* begin Exercise inputs *

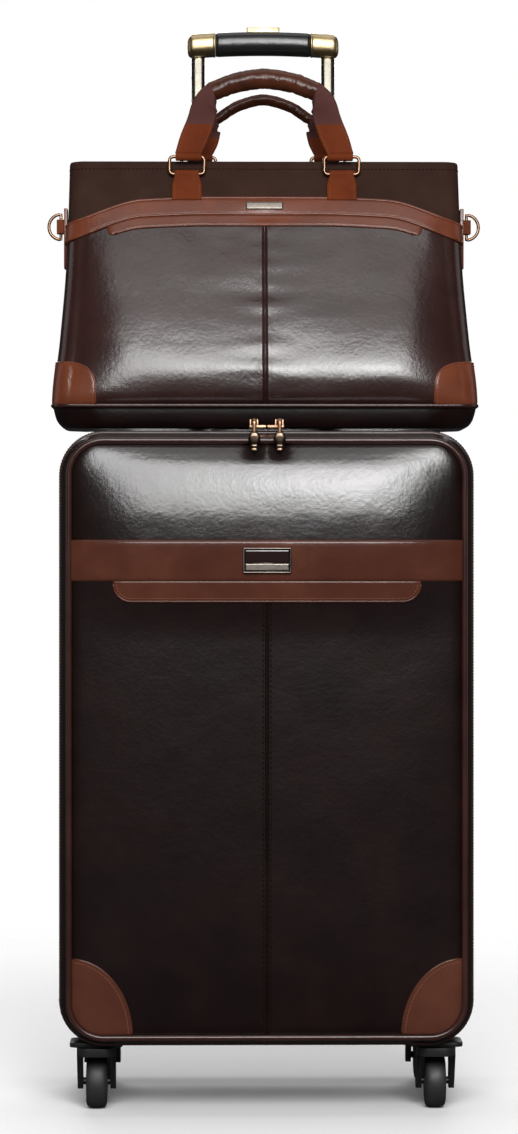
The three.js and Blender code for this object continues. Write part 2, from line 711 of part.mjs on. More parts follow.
// A handle: a rolled grip and two straps that fold round the upper bars of its rings.
function bagHandle({ x, hinge, gripHalf, gripRadius, top }, y) {
  const upperBar = hinge + RING.innerHeight + RING.wire;
  const gripEnd = top - 13;
  const grip = sweep(
    [vec(-gripHalf, y, gripEnd), vec(-gripHalf * 0.5, y, top - 3), vec(0, y, top), vec(gripHalf * 0.5, y, top - 3), vec(gripHalf, y, gripEnd)],
    gripRadius,
    0,
    10,
    true,
  );
  const straps = [-1, 1].flatMap((side) => [
    sweep(
      [
        vec(side * (x - 1), y, upperBar + 2),
        vec(side * mix(x, gripHalf, 0.45), y, mix(upperBar, gripEnd, 0.5)),
        vec(side * (gripHalf + 1), y, gripEnd - 4),
        vec(side * (gripHalf - 6), y, gripEnd + 1),
      ],
      STRAP_THICK,
      STRAP_WIDTH - 2,
      6,
    ),
    crossBar(circle(y, upperBar, LOOP_OUTER, 12), side * x - 12, side * x + 12),
  ]);
  const bores = [-1, 1].map((side) =>
    crossBar(circle(y, upperBar, LOOP_BORE, 12), side * x - 20, side * x + 20),
  );
  return cut(join(grip, ...straps), ...bores);
}
add("front_handle", bagHandle(FRONT_HANDLE, frontHingeY), tanLeather, bag);
add("rear_handle", bagHandle(REAR_HANDLE, rearHingeY), tanLeather, bag);
for (const [name, side] of SIDES) {
  add(`front_ring_${name}`, strapRing(side * FRONT_HANDLE.x, frontHingeY, FRONT_HANDLE.hinge), brass, bag);
  add(`rear_ring_${name}`, strapRing(side * REAR_HANDLE.x, rearHingeY, REAR_HANDLE.hinge), brass, bag);
}

// A leather tab on the bag's side, and the D-ring that it holds by its upright bar.
const sideY = 50;
function sideTab(side) {
  const wall = bagHalfWidth(D_RING.z) + GAP + 1.2;
  const plate = box([wall, sideY - 9, 142], [wall + 3, sideY + 9, 194]);
  const lug = box([wall, sideY - 6, D_RING.z - 6], [wall + 9.5, sideY + 6, D_RING.z + 6]);
  const bore = post(wall + 6, sideY, 2.2, D_RING.z - 10, D_RING.z + 10);
  return forSide(cut(join(plate, lug), bore), side);
}
function dRing(side) {
  const bar = bagHalfWidth(D_RING.z) + GAP + 1.2 + 6;
  const { z, height, reach, wire } = D_RING;
  const plate = (inset, front, back) => {
    const flat = bar - wire / 2 + inset;
    const [radiusX, radiusZ] = [bar + reach - inset - flat, height / 2 - inset];
    const arch = Array.from({ length: 11 }, (_, i) => {
      const angle = mix(-1, 1, i / 10) * (TAU / 4);
      return [flat + radiusX * Math.cos(angle), z + radiusZ * Math.sin(angle)];
    });
    return standingPlate(arch, front, back);
  };
  const [front, back] = [sideY - wire / 2, sideY + wire / 2];
  return forSide(cut(plate(0, front, back), plate(wire, front - 1, back + 1)), side);
}
for (const [name, side] of SIDES) {
  add(`bag_side_tab_${name}`, sideTab(side), tanLeather, bag);
  add(`d_ring_${name}`, dRing(side), brass, bag);
}

// The origin is below the middle of the whole object.
const bounds = new THREE.Box3().setFromObject(assembly);
assembly.position.y = -(bounds.min.y + bounds.max.y) / 2;

export default assembly;
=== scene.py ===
"""The looks of a rolling leather case and the briefcase that stands on it.

Everything is in metres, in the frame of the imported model: +Z is up and -Y is the front.
"""

import math

import bmesh
import bpy
import numpy as np
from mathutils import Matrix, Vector, noise


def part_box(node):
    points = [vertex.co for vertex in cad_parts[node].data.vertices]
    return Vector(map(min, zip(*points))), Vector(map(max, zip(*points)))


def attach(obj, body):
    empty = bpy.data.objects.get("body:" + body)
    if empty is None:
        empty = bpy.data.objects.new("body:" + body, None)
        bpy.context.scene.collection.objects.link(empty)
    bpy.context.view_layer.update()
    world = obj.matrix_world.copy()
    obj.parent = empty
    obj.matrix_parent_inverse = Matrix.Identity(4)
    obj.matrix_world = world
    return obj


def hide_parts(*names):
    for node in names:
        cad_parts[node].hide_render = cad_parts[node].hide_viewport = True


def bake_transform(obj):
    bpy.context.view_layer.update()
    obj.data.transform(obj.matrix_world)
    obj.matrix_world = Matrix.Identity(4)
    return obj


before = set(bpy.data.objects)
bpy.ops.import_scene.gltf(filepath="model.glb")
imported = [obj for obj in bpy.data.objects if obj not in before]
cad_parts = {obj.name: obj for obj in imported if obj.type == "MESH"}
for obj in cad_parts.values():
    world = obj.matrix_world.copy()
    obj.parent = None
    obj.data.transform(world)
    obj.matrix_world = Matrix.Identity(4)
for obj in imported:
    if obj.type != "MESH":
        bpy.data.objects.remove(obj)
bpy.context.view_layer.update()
MM = 0.001
SIDES = (("left", -1), ("right", 1))


# ---------------------------------------------------------------- camera, lights and floor
CAMERA_AT = (-0.047, -2.913, 0.458)
CAMERA_TARGET = (-0.0066, -0.113, 0.4542)
CAMERA_LENS = 107.8  # mm, on a sensor 36 mm tall
FLOOR_FADE = (0.5, 1.6)  # where the floor starts and ends to fade, in metres from its middle


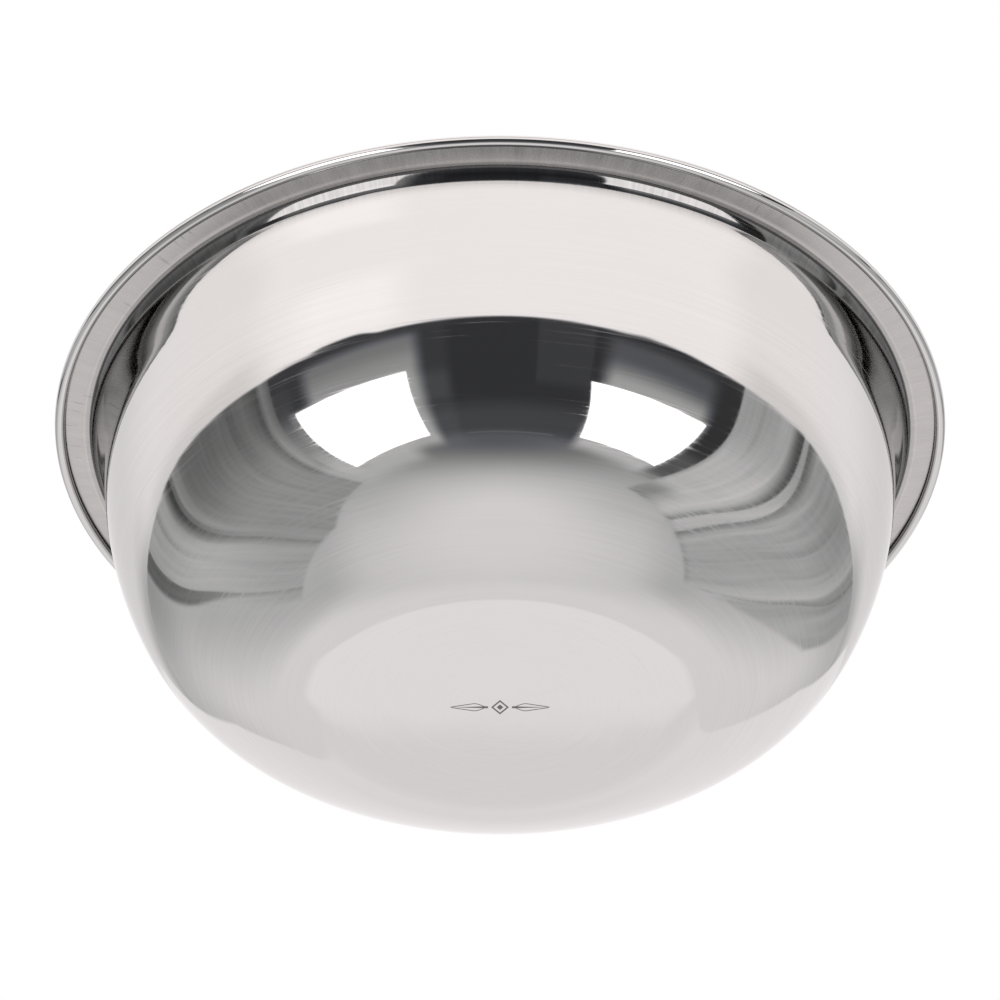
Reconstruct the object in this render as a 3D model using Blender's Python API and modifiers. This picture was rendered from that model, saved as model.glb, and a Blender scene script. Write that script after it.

* end Exercise inputs *

→ Brief: Using the data above, repeat exactly the lines that begin at the line with "the whole object." and end at the line with "FLOOR_FADE = (0.5, 1.6)", both ends included.

→ Solution to this task:
// The origin is below the middle of the whole object.
const bounds = new THREE.Box3().setFromObject(assembly);
assembly.position.y = -(bounds.min.y + bounds.max.y) / 2;

export default assembly;
=== scene.py ===
"""The looks of a rolling leather case and the briefcase that stands on it.

Everything is in metres, in the frame of the imported model: +Z is up and -Y is the front.
"""

import math

import bmesh
import bpy
import numpy as np
from mathutils import Matrix, Vector, noise


def part_box(node):
    points = [vertex.co for vertex in cad_parts[node].data.vertices]
    return Vector(map(min, zip(*points))), Vector(map(max, zip(*points)))


def attach(obj, body):
    empty = bpy.data.objects.get("body:" + body)
    if empty is None:
        empty = bpy.data.objects.new("body:" + body, None)
        bpy.context.scene.collection.objects.link(empty)
    bpy.context.view_layer.update()
    world = obj.matrix_world.copy()
    obj.parent = empty
    obj.matrix_parent_inverse = Matrix.Identity(4)
    obj.matrix_world = world
    return obj


def hide_parts(*names):
    for node in names:
        cad_parts[node].hide_render = cad_parts[node].hide_viewport = True


def bake_transform(obj):
    bpy.context.view_layer.update()
    obj.data.transform(obj.matrix_world)
    obj.matrix_world = Matrix.Identity(4)
    return obj


before = set(bpy.data.objects)
bpy.ops.import_scene.gltf(filepath="model.glb")
imported = [obj for obj in bpy.data.objects if obj not in before]
cad_parts = {obj.name: obj for obj in imported if obj.type == "MESH"}
for obj in cad_parts.values():
    world = obj.matrix_world.copy()
    obj.parent = None
    obj.data.transform(world)
    obj.matrix_world = Matrix.Identity(4)
for obj in imported:
    if obj.type != "MESH":
        bpy.data.objects.remove(obj)
bpy.context.view_layer.update()
MM = 0.001
SIDES = (("left", -1), ("right", 1))


# ---------------------------------------------------------------- camera, lights and floor
CAMERA_AT = (-0.047, -2.913, 0.458)
CAMERA_TARGET = (-0.0066, -0.113, 0.4542)
CAMERA_LENS = 107.8  # mm, on a sensor 36 mm tall
FLOOR_FADE = (0.5, 1.6)  # where the floor starts and ends to fade, in metres from its middle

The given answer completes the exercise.